There are two very important para-scientific concepts that are taken into account when designing that world. The first one, the theory, almost impossible to prove, that all life come from the same source. It is an important scientific and philosophical current, one that Carl Sagan supported, the belief that life originated in one spot in the Milky Way. That theory claims that the seeds of life were scattered throughout all the galaxy on millions of comets and asteroids, wandered around for millions of years  and finally collided with some planet (or some moon, nowadays it is believed to be much more probable). Bacteria has been seen con comets, in stasis, with probabilities of coming to life on contact with water and oxygen in the proper environment. These bacteria travel for millions of years through time, virtually immutable.
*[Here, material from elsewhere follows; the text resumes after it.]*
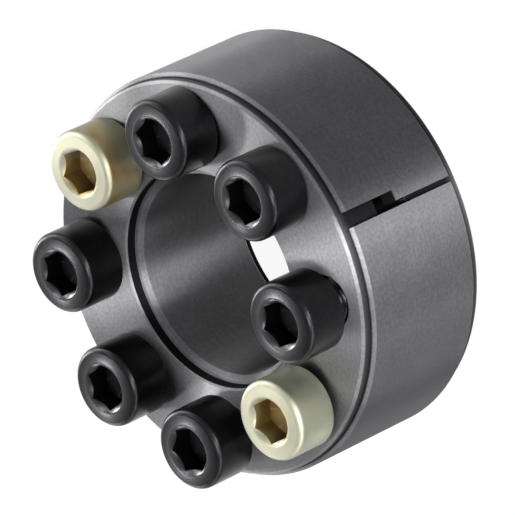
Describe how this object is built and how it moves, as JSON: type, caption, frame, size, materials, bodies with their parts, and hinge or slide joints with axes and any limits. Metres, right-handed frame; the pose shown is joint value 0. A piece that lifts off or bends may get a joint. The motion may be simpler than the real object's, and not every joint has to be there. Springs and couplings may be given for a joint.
{
  "type": "keyless locking assembly",
  "caption": "Taper locking assembly that clamps a hub to a plain shaft: slit inner and outer rings wedged by thrust rings, drawn together by socket head screws.",
  "frame": {"origin": "centre of the rear thrust face, which the part stands on", "axes": "+Z along the shaft axis towards the screw heads, -Y towards the slits of both rings"},
  "size_m": [0.05, 0.05, 0.0282],
  "materials": {
    "dark_ring_steel": "phosphated, satin dark grey",
    "black_screw_steel": "black oxide, slightly oily",
    "yellow_zinc": "yellow passivated zinc plating"
  },
  "bodies": {
    "rear_set": {"rear_thrust_ring": "dark_ring_steel", "outer_ring": "dark_ring_steel", "inner_ring": "dark_ring_steel"},
    "front_ring": {"front_thrust_ring": "dark_ring_steel"},
    "black_screw_1": {"black_screw_1": "black_screw_steel"},
    "black_screw_2": {"black_screw_2": "black_screw_steel"},
    "black_screw_3": {"black_screw_3": "black_screw_steel"},
    "black_screw_4": {"black_screw_4": "black_screw_steel"},
    "black_screw_5": {"black_screw_5": "black_screw_steel"},
    "black_screw_6": {"black_screw_6": "black_screw_steel"},
    "zinc_screw_1": {"zinc_screw_1": "yellow_zinc"},
    "zinc_screw_2": {"zinc_screw_2": "yellow_zinc"}
  },
  "joints": [
    {"name": "front_ring_slide", "type": "slide", "parent": "rear_set", "child": "front_ring", "axis": [0, 0, 1], "range_m": [0, 0.003]},
    {"name": "black_screw_1_turn", "type": "hinge", "parent": "front_ring", "child": "black_screw_1", "pos_m": [0.00727, 0.01755, 0.02], "axis": [0, 0, 1], "range_deg": [0, 1080]},
    {"name": "black_screw_2_turn", "type": "hinge", "parent": "front_ring", "child": "black_screw_2", "pos_m": [-0.00727, 0.01755, 0.02], "axis": [0, 0, 1], "range_deg": [0, 1080]},
    {"name": "black_screw_3_turn", "type": "hinge", "parent": "front_ring", "child": "black_screw_3", "pos_m": [-0.01755, 0.00727, 0.02], "axis": [0, 0, 1], "range_deg": [0, 1080]},
    {"name": "black_screw_4_turn", "type": "hinge", "parent": "front_ring", "child": "black_screw_4", "pos_m": [-0.00727, -0.01755, 0.02], "axis": [0, 0, 1], "range_deg": [0, 1080]},
    {"name": "black_screw_5_turn", "type": "hinge", "parent": "front_ring", "child": "black_screw_5", "pos_m": [0.00727, -0.01755, 0.02], "axis": [0, 0, 1], "range_deg": [0, 1080]},
    {"name": "black_screw_6_turn", "type": "hinge", "parent": "front_ring", "child": "black_screw_6", "pos_m": [0.01755, -0.00727, 0.02], "axis": [0, 0, 1], "range_deg": [0, 1080]},
    {"name": "zinc_screw_1_turn", "type": "hinge", "parent": "front_ring", "child": "zinc_screw_1", "pos_m": [0.01755, 0.00727, 0.02], "axis": [0, 0, 1], "range_deg": [0, 1080]},
    {"name": "zinc_screw_2_turn", "type": "hinge", "parent": "front_ring", "child": "zinc_screw_2", "pos_m": [-0.01755, -0.00727, 0.02], "axis": [0, 0, 1], "range_deg": [0, 1080]}
  ],
  "couplings": [
    {"joint": "black_screw_1_turn", "follows": "front_ring_slide", "rad_per_m": 6283.2},
    {"joint": "black_screw_2_turn", "follows": "front_ring_slide", "rad_per_m": 6283.2},
    {"joint": "black_screw_3_turn", "follows": "front_ring_slide", "rad_per_m": 6283.2},
    {"joint": "black_screw_4_turn", "follows": "front_ring_slide", "rad_per_m": 6283.2},
    {"joint": "black_screw_5_turn", "follows": "front_ring_slide", "rad_per_m": 6283.2},
    {"joint": "black_screw_6_turn", "follows": "front_ring_slide", "rad_per_m": 6283.2},
    {"joint": "zinc_screw_1_turn", "follows": "front_ring_slide", "rad_per_m": 6283.2},
    {"joint": "zinc_screw_2_turn", "follows": "front_ring_slide", "rad_per_m": 6283.2}
  ]
}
When understanding and supporting this theory, you can infer that, given a common origin, the mutations and the process of natural selection define a similar road of evolution in all cases, with variations depending on the frame in which life develops. It goes for a similar “objective” in most of the cases. It is highly possible that in a moon orbiting a Gas Giant, with great quantities of radiation and low gravity, very varied and big sized life forms, but familiar in some sense, evolve.  So, the intelligent beings are humanoids that talk, feel and even develop moral values similar to ours (here we can expect this to be a long shot), while vegetable life and herbivorous and predators also exist, similar to what we find on earth, although much more spectacular in shape due to the higher levels of radiation to which the moon is exposed (evolution goes faster because there are more mutations).

Another interesting concept that we observe in Avatar is that of “beauty inherent to nature”. Either that being because we’ve learn to identify beauty on nature, or because nature “finds” beauty to be practical, it’s common to think in science that nature tends to evolve into certain symmetric shapes (we find beauty on symmetry). Animals and plants’ beautiful design on Avatar aren’t random, the great color showoff and exotic shapes that somehow always seem beautiful to us. The scientific consultants in Avatar worked very hard in that subject, looking into anatomy books, copying nature on Earth and re-inventing life in a way never before seen on movie. This means another revolutionary aspect brought to us by this science fiction movie: The best designed alien life ever shown.

Conclusion

At the time of reviewing this article I see that I’m missing hundreds of concepts to develop. Pandora’s geology, the cultural metaphors, human technology, the extrapolation of social behavior, the Matrix and apparent realities concept (which is a technological feedback from the philosophical current of the caves of Plato, much better developed in the Matrix trilogy) and many other concepts. Avatar is, according to its director, a decades long project, and certainly seems so if we look at the very complex system in with a relatively simple story is developed. My verdict: Anyone that misses this movie in 3D, is missing an unique moment in human culture and cinema history. Go watch it!